I know that sounds uncouth, but man! I had a very hard time reminding myself he was just a..."
Amelia
Such a vigorous, and perfectly understandable reaction to the horrid Pecksniff!
Perhaps, to bring some tenderness and Dickensian humour to the chapter ... Did you enjoy, as I did, the great lines of Mark Tapley to Mrs. Lupin in Ch 43. "I ain't a-kissing you now ... I'm a - kissing my country." I laughed out loud. Dickens has such a knack of whiplashing emotions and situations within a single chapter. After the ponderous and somewhat protracted time in America, it's good to have Mark and Mrs. Lupin back together again.



You're right Peter: the humour is rife. One instance comes to mind: Mrs Lupin to Mark about Mark; "How could he ever go to America! Why didn't he go to some of those countries where the savages eat each other fairly, and give an equal chance to everyone!"

The more you nasty brutes dump on him, the better I like him. He's a sweet guy who is being given a bad rap by that Dickens fellow.

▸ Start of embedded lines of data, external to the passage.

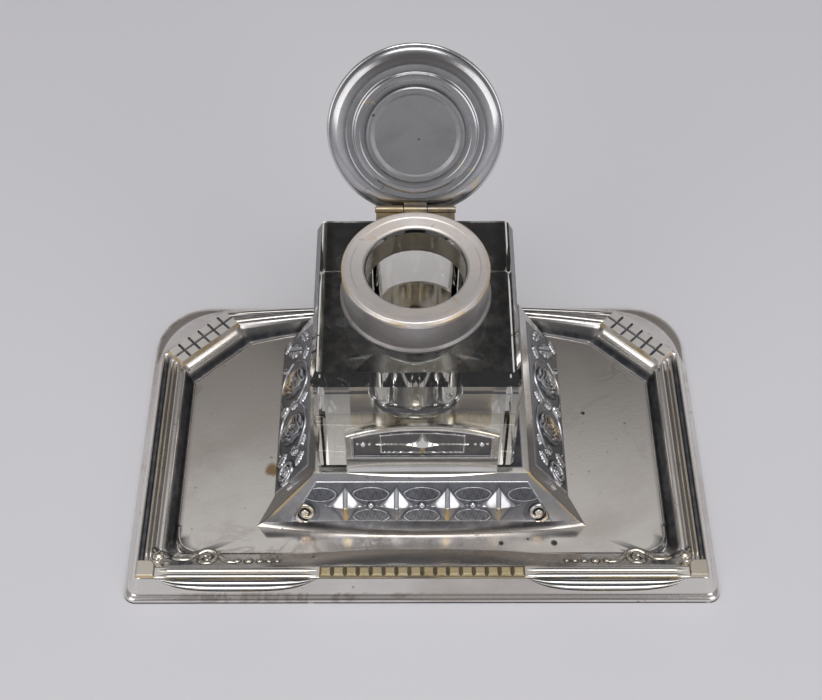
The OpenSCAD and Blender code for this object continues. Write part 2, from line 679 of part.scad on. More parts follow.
// Hinge behind the collar
hinge_off = collar_r + knuckle_r;
hinge_y = block_back + hinge_off;
hinge_z = collar_top - knuckle_r + 0.1;
leaf_t = 1;
leaf_h = 9.5;
leaf_half = 9;
module barrel_room(half) {
    rotate([0, 90, 0]) translate([0, 0, -half]) cylinder(r = knuckle_r + gap, h = 2 * half);
}
module knuckle(from, to) {
    rotate([0, 90, 0]) translate([0, 0, from]) cylinder(r = knuckle_r, h = to - from);
}
module pin_bore() {
    rotate([0, 90, 0]) translate([0, 0, -barrel_len]) cylinder(r = pin_r + pin_gap, h = 2 * barrel_len);
}
module hinge_leaf() {
    side = lid_knuckle_len / 2 + gap / 2;
    color(silver) at_block(hinge_z) difference() {
        union() {
            for (s = [0, 1]) mirror([s, 0, 0]) translate([0, hinge_off, 0]) knuckle(side, barrel_len / 2);
            intersection() {
                translate([0, 0, -leaf_h]) cylinder(r = collar_r + leaf_t, h = leaf_h);
                translate([-leaf_half, 0, -leaf_h]) cube([2 * leaf_half, collar_r + leaf_t, leaf_h]);
            }
            // Saddle that fills the room between the round collar and the straight barrel
            translate([-barrel_len / 2, collar_r / 2, -knuckle_r])
                cube([barrel_len, hinge_off - collar_r / 2, knuckle_r]);
        }
        translate([0, 0, -collar_h]) cylinder(r = collar_r, h = 2 * collar_h);
        translate([0, hinge_off, 0]) {
            pin_bore();
            rotate([0, 90, 0]) translate([0, 0, -side]) cylinder(r = knuckle_r + gap, h = 2 * side);
        }
    }
}
module hinge_pin() {
    head = 0.4;
    color(silver) translate([block_right, hinge_y, hinge_z]) rotate([0, 90, 0]) {
        translate([0, 0, -barrel_len / 2]) cylinder(r = pin_r, h = barrel_len);
        for (s = [-1, 1]) translate([0, 0, s * (barrel_len / 2 + head / 2)])
            cylinder(r = pin_r + 0.4, h = head, center = true);
    }
}

// Lid, drawn closed in the hinge's own frame and turned open about the pin
seat_z = collar_top + 0.2 - hinge_z;
module lid_place() {
    translate([block_right, hinge_y, hinge_z]) rotate([-lid_open, 0, 0])
        translate([0, -hinge_off, seat_z]) children();
}
rim_bead = 0.8;
pan_flat_r = seat_r + 3.2;
lid_sheet = 0.8;
disc_r = mouth_r - disc_gap;
flare_r = lid_r - rim_bead - pan_flat_r;
module lid_pan() {
    // Seat ring, flat and hollow flare up to the rolled rim
    n = 10;
    rise_to = lid_rim_rise - seat_h;
    flare = [for (i = [0:n]) let (w = 90 * i / n)
        [pan_flat_r + flare_r * sin(w), seat_h + rise_to * (1 - cos(w))]];
    color(silver) lid_place() rotate_extrude() polygon(concat(
        [[disc_r, 0], [seat_r - 0.3, 0], [seat_r, 0.3], [seat_r + 0.2, seat_h]],
        flare,
        [for (i = [n:-1:0]) flare[i] + [0, lid_sheet]],
        [[seat_r - 0.6, seat_h + lid_sheet], [seat_r - 1, lid_sheet], [disc_r, lid_sheet]]));
}
module lid_disc() {
    r = disc_r;
    color(dark_silver) lid_place() rotate_extrude() polygon([[0, 0.5 - disc_drop], [r - 2.4, 0.5 - disc_drop],
        [r - 1.6, -disc_drop], [r - 0.4, -disc_drop], [r, 0.4 - disc_drop], [r, lid_sheet],
        [0, lid_sheet]]);
}
module lid_dome() {
    // Rolled rim and low stepped dome
    z0 = lid_rim_rise + lid_sheet;
    r0 = lid_r - rim_bead;
    n = 12;
    dome_out = [for (i = [0:n]) let (t = i / n)
        [r0 * 0.92 * (1 - t), z0 + 1.2 + (dome_h - 1.2) * sin(90 * t)]];
    color(silver) lid_place() rotate_extrude() difference() {
        union() {
            polygon(concat([[0, z0], [r0, z0], [r0, z0 + 0.7]], dome_out));
            translate([r0, lid_rim_rise + lid_sheet]) circle(rim_bead, $fn = 24);
        }
        polygon(concat([[0, z0 - 0.1], [r0 * 0.92, z0 - 0.1]],
            [for (p = dome_out) [p[0], p[1] - lid_sheet]]));
        translate([0, -lid_r]) square([r0, lid_r + z0]);
    }
}
module lid_knuckle() {
    tab = lid_knuckle_len;
    tab_top = seat_h + 0.3;
    color(silver) translate([block_right, hinge_y, hinge_z]) rotate([-lid_open, 0, 0]) difference() {
        union() {
            knuckle(gap / 2 - tab / 2, tab / 2 - gap / 2);
            translate([gap / 2 - tab / 2, -knuckle_r / 2, 0])
                cube([tab - gap, knuckle_r * 1.5, seat_z + lid_rim_rise]);
        }
        pin_bore();
        translate([0, -hinge_off, seat_z]) rotate_extrude() polygon(concat(
            [[0, tab_top - 0.3], [pan_flat_r, seat_h]],
            [for (i = [1:10]) let (w = 9 * i) [pan_flat_r + flare_r * sin(w),
                seat_h + (lid_rim_rise - seat_h) * (1 - cos(w))]],
            [[lid_r + 5, lid_rim_rise], [lid_r + 5, 20], [0, 20]]));
    }
}

tray();
mirror([1, 0, 0]) reeding();  // left_reeding
reeding();  // right_reeding
rear_moulding();
mirror([1, 0, 0]) corner_block();  // left_corner_block
corner_block();  // right_corner_block
mirror([1, 0, 0]) corner_pad();  // left_corner_pad
corner_pad();  // right_corner_pad
front_bead_strip();
mirror([1, 0, 0]) boat_moulding();  // left_boat_moulding
boat_moulding();  // right_boat_moulding
mirror([1, 0, 0]) scroll();  // left_scroll
scroll();  // right_scroll
plinth();
star_band();
mirror([1, 0, 0]) rose_band();  // left_rose_band
rose_band();  // right_rose_band
gallery();  // front_gallery
rear_copy() gallery();  // rear_gallery
glass_block();
collar();
collar_cement();
hinge_leaf();
hinge_pin();
lid_pan();
lid_disc();
lid_dome();
lid_knuckle();
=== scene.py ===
import math
import bpy
import numpy as np
from mathutils import Matrix, Vector


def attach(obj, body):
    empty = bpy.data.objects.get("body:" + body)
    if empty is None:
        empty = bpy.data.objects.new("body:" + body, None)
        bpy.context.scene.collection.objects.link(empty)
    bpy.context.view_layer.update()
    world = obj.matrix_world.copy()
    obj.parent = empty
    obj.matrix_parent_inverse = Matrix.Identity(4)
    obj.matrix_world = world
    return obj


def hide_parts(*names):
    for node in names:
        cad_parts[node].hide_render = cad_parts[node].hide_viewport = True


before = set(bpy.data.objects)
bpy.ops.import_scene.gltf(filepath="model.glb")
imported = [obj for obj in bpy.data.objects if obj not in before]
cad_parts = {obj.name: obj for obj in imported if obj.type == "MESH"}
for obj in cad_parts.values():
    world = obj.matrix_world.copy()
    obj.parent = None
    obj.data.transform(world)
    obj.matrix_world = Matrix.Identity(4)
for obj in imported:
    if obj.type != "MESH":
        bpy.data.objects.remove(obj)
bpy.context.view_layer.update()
mm = 0.001
print("frame loaded")

# camera, at the photograph's viewing angle
cameraPlace = {
    "at": (-5.2233, -279.0253, 438.2018),
    "pitchDown": 53.495,
    "yaw": 0.2819,
    "roll": 0.1559,
    "lens": 59.73,
}


def addCamera(place):
    pitch, yaw, roll = (math.radians(place[k]) for k in ("pitchDown", "yaw", "roll"))
    forward = Vector((math.sin(yaw) * math.cos(pitch), math.cos(yaw) * math.cos(pitch), -math.sin(pitch)))
    right = forward.cross(Vector((0, 0, 1))).normalized()
    up = right.cross(forward)
    rightTurned = right * math.cos(roll) + up * math.sin(roll)
    upTurned = -right * math.sin(roll) + up * math.cos(roll)
    camera = bpy.data.objects.new("photoCamera", bpy.data.cameras.new("photoCamera"))
    bpy.context.scene.collection.objects.link(camera)
    turn = Matrix((rightTurned, upTurned, -forward)).transposed().to_4x4()
    camera.matrix_world = Matrix.Translation(Vector(place["at"]) * mm) @ turn
    camera.data.lens = place["lens"]
    camera.data.sensor_width = 36
    camera.data.clip_start = 0.01
    bpy.context.scene.camera = camera


addCamera(cameraPlace)


# mesh helpers: points in millimetres; two masks say where the metal is darkened, by patina in its hollows
# and by painted shade, and where it is rubbed to brass
def makePiece(name, shell, material, body, nodes, sharpAngle, patinaAndShade=None, worn=None):
    points, faces = shell
    mesh = bpy.data.meshes.new(name)
    mesh.from_pydata((np.asarray(points, float).reshape(-1, 3) * mm).tolist(), [], faces)
    for label, values in (("patinaAndShade", patinaAndShade), ("worn", worn)):
        if values is not None:
            full = np.zeros(len(mesh.vertices), np.float32)
            values = np.asarray(values, np.float32).ravel()
            full[:len(values)] = values
            mesh.attributes.new(label, "FLOAT", "POINT").data.foreach_set("value", full)
    mesh.validate()
    mesh.shade_smooth()
    mesh.set_sharp_from_angle(angle=math.radians(sharpAngle))
    piece = bpy.data.objects.new(name, mesh)
    bpy.context.scene.collection.objects.link(piece)
    mesh.materials.append(material)
    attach(piece, body)
    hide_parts(*nodes)


def joinShells(shells):
    points, faces, start = [], [], 0
    for shellPoints, shellFaces in shells:
        shellPoints = np.asarray(shellPoints, float).reshape(-1, 3)
        points.append(shellPoints)
        faces += [[i + start for i in f] for f in shellFaces]
        start += len(shellPoints)
    return np.concatenate(points), faces


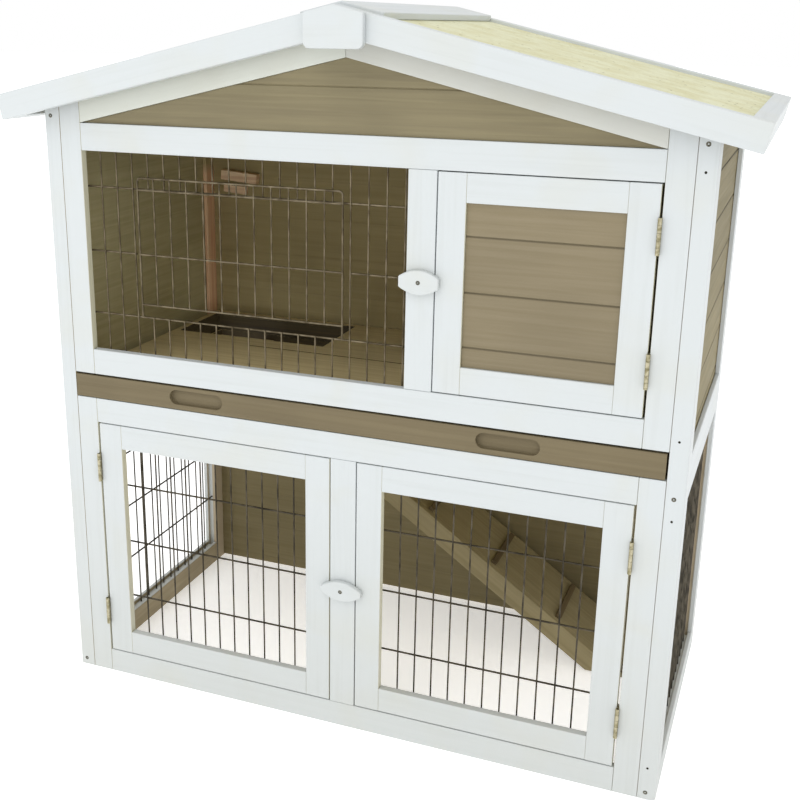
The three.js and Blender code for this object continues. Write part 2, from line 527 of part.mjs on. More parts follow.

I said what I meant and I meant what I said,
And an Everyman's faithful one hundred percent.

Who won't give an inch"
Nor would he, nor should he,
And it's good that nor could he.
Was that not an awe-inspiring roller-coaster of a chapter? I'm, of course, talking about chapter 42, which sent Montague, Jonas and Bailey on a trip through thunder, lightning and hell? Once again, we have Dickens as a master when it comes to creating atmosphere and mood.
Chapter 43 is another climax in drama when Martin tries to make his grandfather accept him in a spirit of meekness and simplicity - but there is Pecksniff as the Shield of Virtue. Can anybody better sum up Pecksniff as Mark Tapley did in his little speech?
Chapter 44 seems to prepare the ground for Pecksniff's downfall - and when Jonas says that he is about to leave very early in the morning because he has Something to do, and the narrator gives that "something" a capital letter, we invariably ask ourselves what this Something may be.
So there is ample room for discussion once again, my friends.